Flowery Branch City Manager Bill Andrew talks about the timing of a downtown transportation study.

Flowery Branch’s annual roads budget pales in comparison to what it might cost to pursue roads projects described in a downtown transportation study.

A recent draft of the study shows the city would have to spend close to $7.5 million for a slate of new roads, intersection and road fixes and pedestrian and bicycle improvements.

The tiny but growing South Hall town has a $30,000 budget for roads this fiscal year, ending June 30, and that amount already has been eaten up by the replacement of a culvert that collapsed in December after near constant rain in late 2009.

And over the past four or five years, the city has spent, at most, $50,000 annually for road repairs.

The city stressed with Pond & Co., the Norcross engineering firm that put together the study, while it’s important to show good projects, “that’s meaningless unless we have some guidance on how we look at funding for this,” City Manager Bill Andrew said.

“We would be willing to work with them on looking at some different funding mechanisms, loan programs, perhaps some grants,” he said.

Grants, however, are “few and far between on work like this,” Andrew said. “And to get a grant for this type of work, you really would have to put in quite a bit of money yourself.”

Regardless of how Flowery Branch moves forward on the study results, “the city is going to have to get serious about a more well-funded road program,” he said.

City officials are combing through Pond’s draft now and plan to submit comments in the next couple of weeks. A final document could be ready in mid-April.

The roads study began as an idea in 2006, when the city identified it as a need in its comprehensive plan, City Planner James Riker said.

The city was able to pay for the $30,000 study using a $20,000 Gainesville-Hall Metropolitan Planning Organization grant and $10,000 city match.

Officials determined the study area would stretch from McEver Road in the north to Mulberry Street in the south, encompassing the town’s older portions, particularly downtown.

The city held a forum on Oct. 22 to get public input on such issues as roadway widths, safety improvements, on-street parking and easy access to Interstate 985 from McEver Road.

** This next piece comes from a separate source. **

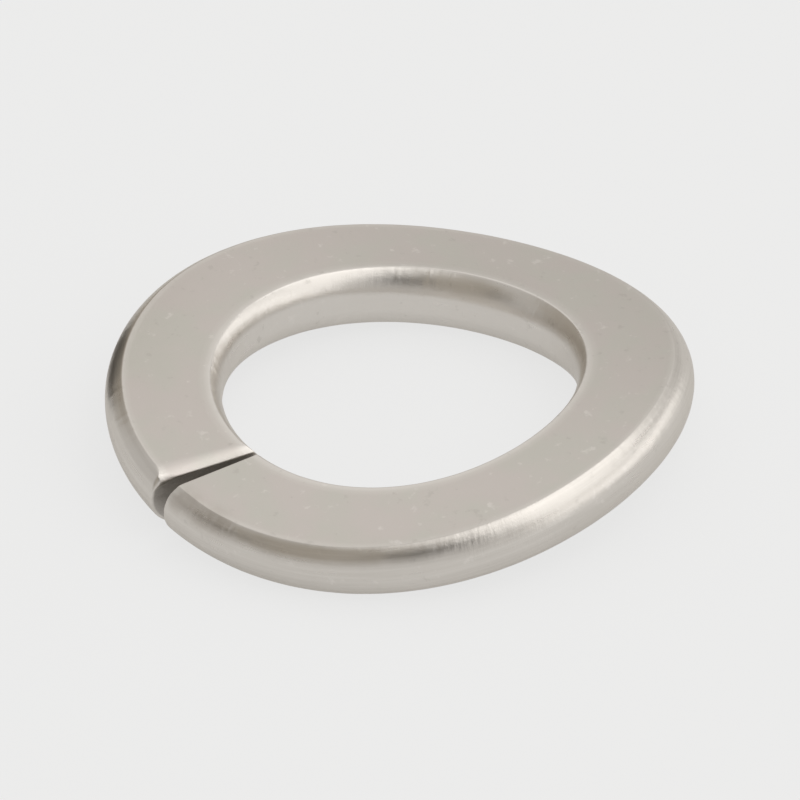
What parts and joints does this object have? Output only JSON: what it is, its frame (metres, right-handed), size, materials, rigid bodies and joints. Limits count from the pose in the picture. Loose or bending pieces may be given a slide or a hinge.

One city street that has gotten a lot of attention from residents and city staff is Jones Road, a 12-foot-wide road that connects Gainesville Street, also 12 feet wide, to two-lane Mitchell Street. The road ties into the vast Tide Water Cove subdivision.

Also, the city’s road network doesn’t allow for a straight shot between main arteries, most notably McEver Road and Ga. 13/Atlanta Highway.

Motorists find themselves dog-legging their way through streets, such as Gainesville and Main, as well as Lights Ferry Road, to reach main highways.

The study recommends some high-dollar fixes to those issues.

For example, extending Lights Ferry Road to Snelling Avenue is estimated to cost $632,500 at today’s values. A new road that would connect Gainesville Street to McEver Road could cost as much as $1.65 million.

Building a greenway for pedestrians and bicyclists could cost nearly $1.5 million.

And none of the projects include right-of-way costs.

One potential funding source is the special purpose local option sales tax, but “clearly with the amount of SPLOST money the city gets and the need for some of these projects, (City Council) will always be behind if they rely on that as a sole source to do these infrastructure improvements.”

Another possibility is general obligation bonds, especially as the city doesn’t have any bond debts.

In that case, however, “we’d want to make sure we were in good financial standing to take on the responsibility for those payments,” Andrew said.

Brian Bolick, Pond vice president, has said that funding is critical, but “knowing where you want to go is the first step.”

“Once you have that plan, you have the opportunity to take advantage of whatever funding or construction opportunities that come your way,” he said.

The city could require a developer to include certain improvements, already laid out as part of an overall transportation plan, in construction plans, Bolick said.

City officials plan to address possible Jones Road improvements at City Council’s meeting at 6 p.m. Thursday in City Hall, 5517 Main St.

The Pond study says to widen the road to 24 feet and make intersection improvements would cost $220,000.

The city is looking at a cheaper solution — $28,000 to convert the road to one-way with a “slight realignment,” new signs, pavement and striping.